What to do ▸ Starting at the top of the records, output every line through the one that contains "far: how far", keeping each exactly as it appears.

Entries shown ▸
------------------------------------------------------------

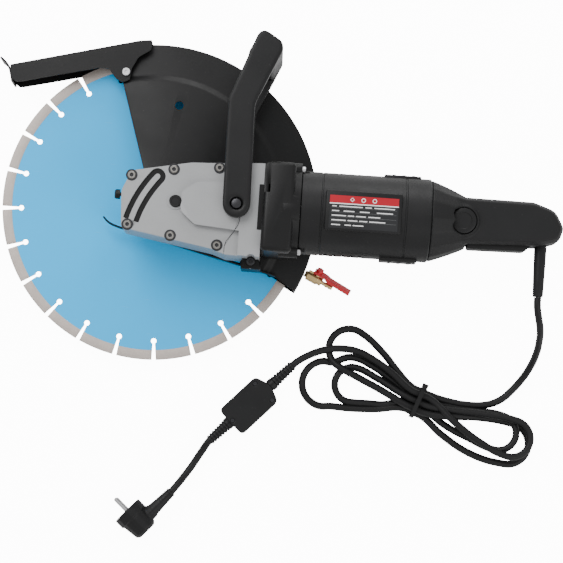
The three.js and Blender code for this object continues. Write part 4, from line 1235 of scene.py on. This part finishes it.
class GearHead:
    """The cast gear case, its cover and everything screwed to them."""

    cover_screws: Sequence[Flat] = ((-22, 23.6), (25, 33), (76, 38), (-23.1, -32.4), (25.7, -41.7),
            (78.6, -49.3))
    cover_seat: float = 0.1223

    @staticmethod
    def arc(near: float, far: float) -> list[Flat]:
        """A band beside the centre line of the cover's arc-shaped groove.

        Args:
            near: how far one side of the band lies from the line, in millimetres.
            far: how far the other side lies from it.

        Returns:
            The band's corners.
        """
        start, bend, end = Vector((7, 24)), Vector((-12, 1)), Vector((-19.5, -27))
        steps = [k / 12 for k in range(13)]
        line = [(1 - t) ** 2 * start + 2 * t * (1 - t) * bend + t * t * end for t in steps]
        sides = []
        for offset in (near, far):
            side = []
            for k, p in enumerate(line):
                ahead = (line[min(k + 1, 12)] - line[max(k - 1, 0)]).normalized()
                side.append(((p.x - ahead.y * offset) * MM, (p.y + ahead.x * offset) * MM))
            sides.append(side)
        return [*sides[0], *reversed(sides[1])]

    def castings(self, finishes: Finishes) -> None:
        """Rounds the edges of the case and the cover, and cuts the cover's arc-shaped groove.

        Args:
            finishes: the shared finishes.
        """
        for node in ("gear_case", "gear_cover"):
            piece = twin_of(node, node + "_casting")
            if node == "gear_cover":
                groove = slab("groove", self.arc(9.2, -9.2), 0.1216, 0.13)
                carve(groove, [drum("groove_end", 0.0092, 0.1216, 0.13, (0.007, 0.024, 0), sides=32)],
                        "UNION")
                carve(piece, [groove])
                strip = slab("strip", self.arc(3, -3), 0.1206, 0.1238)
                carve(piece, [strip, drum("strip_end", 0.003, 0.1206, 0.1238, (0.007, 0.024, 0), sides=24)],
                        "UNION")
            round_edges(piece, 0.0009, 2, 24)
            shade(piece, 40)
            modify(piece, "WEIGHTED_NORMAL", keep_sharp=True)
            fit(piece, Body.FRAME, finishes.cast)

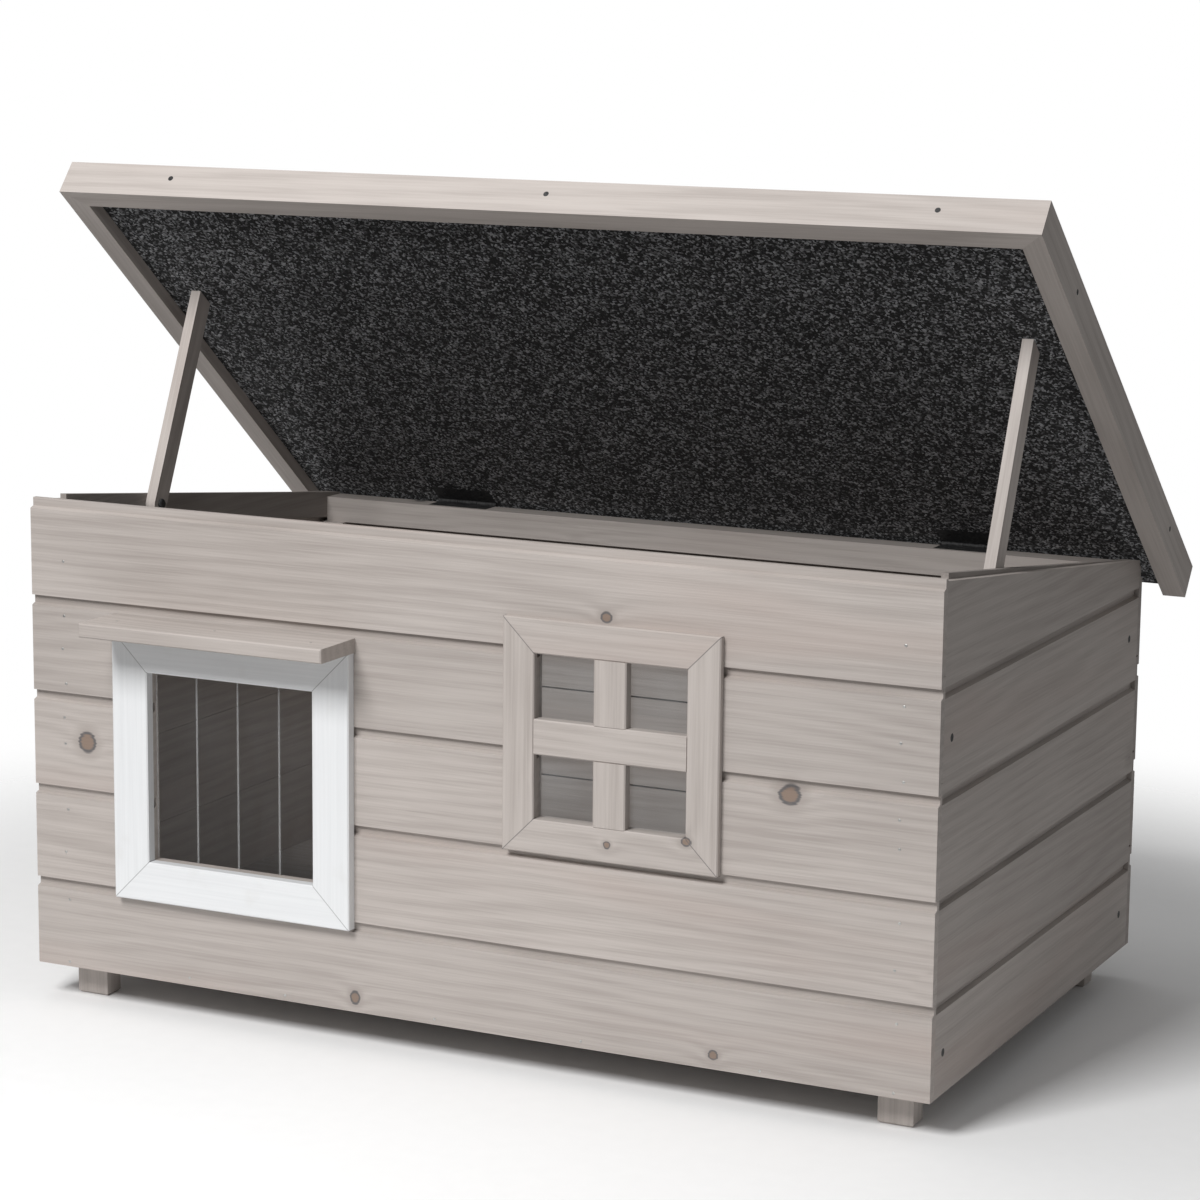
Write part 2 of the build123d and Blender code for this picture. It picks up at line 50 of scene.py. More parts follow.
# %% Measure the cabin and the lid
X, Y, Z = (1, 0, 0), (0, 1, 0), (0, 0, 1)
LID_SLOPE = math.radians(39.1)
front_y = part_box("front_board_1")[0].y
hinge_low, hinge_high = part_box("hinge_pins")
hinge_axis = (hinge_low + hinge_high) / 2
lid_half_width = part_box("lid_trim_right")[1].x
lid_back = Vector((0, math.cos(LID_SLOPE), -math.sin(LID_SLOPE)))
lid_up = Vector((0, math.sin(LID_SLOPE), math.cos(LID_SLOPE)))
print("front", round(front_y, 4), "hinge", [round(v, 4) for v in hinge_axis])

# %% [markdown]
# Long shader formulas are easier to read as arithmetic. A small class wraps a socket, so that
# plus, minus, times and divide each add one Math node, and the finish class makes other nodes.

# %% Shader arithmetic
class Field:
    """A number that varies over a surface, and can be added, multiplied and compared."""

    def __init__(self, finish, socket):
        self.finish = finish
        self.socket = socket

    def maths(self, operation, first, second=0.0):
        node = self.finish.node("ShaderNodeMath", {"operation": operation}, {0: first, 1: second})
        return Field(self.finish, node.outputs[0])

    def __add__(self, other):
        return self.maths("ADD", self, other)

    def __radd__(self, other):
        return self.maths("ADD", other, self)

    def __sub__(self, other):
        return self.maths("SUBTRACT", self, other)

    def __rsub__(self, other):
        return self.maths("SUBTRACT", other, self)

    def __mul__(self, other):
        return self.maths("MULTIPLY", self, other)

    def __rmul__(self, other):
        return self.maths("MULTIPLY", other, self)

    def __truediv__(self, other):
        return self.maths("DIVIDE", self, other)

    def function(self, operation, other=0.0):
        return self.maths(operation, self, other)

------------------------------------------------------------

Worked answer ▸
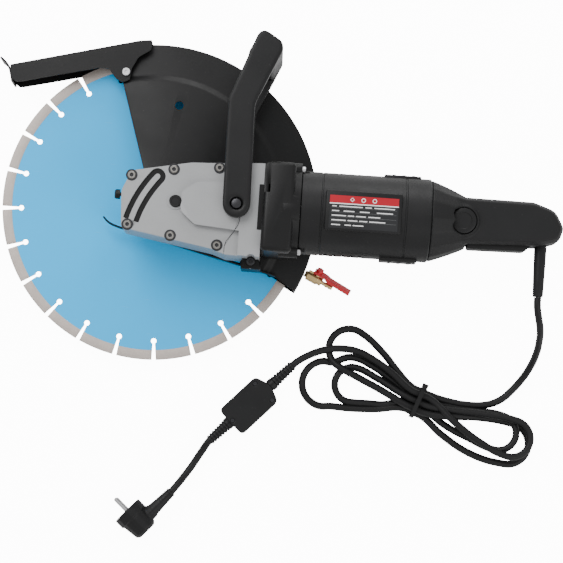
The three.js and Blender code for this object continues. Write part 4, from line 1235 of scene.py on. This part finishes it.
class GearHead:
    """The cast gear case, its cover and everything screwed to them."""

    cover_screws: Sequence[Flat] = ((-22, 23.6), (25, 33), (76, 38), (-23.1, -32.4), (25.7, -41.7),
            (78.6, -49.3))
    cover_seat: float = 0.1223

    @staticmethod
    def arc(near: float, far: float) -> list[Flat]:
        """A band beside the centre line of the cover's arc-shaped groove.

        Args:
            near: how far one side of the band lies from the line, in millimetres.
            far: how far the other side lies from it.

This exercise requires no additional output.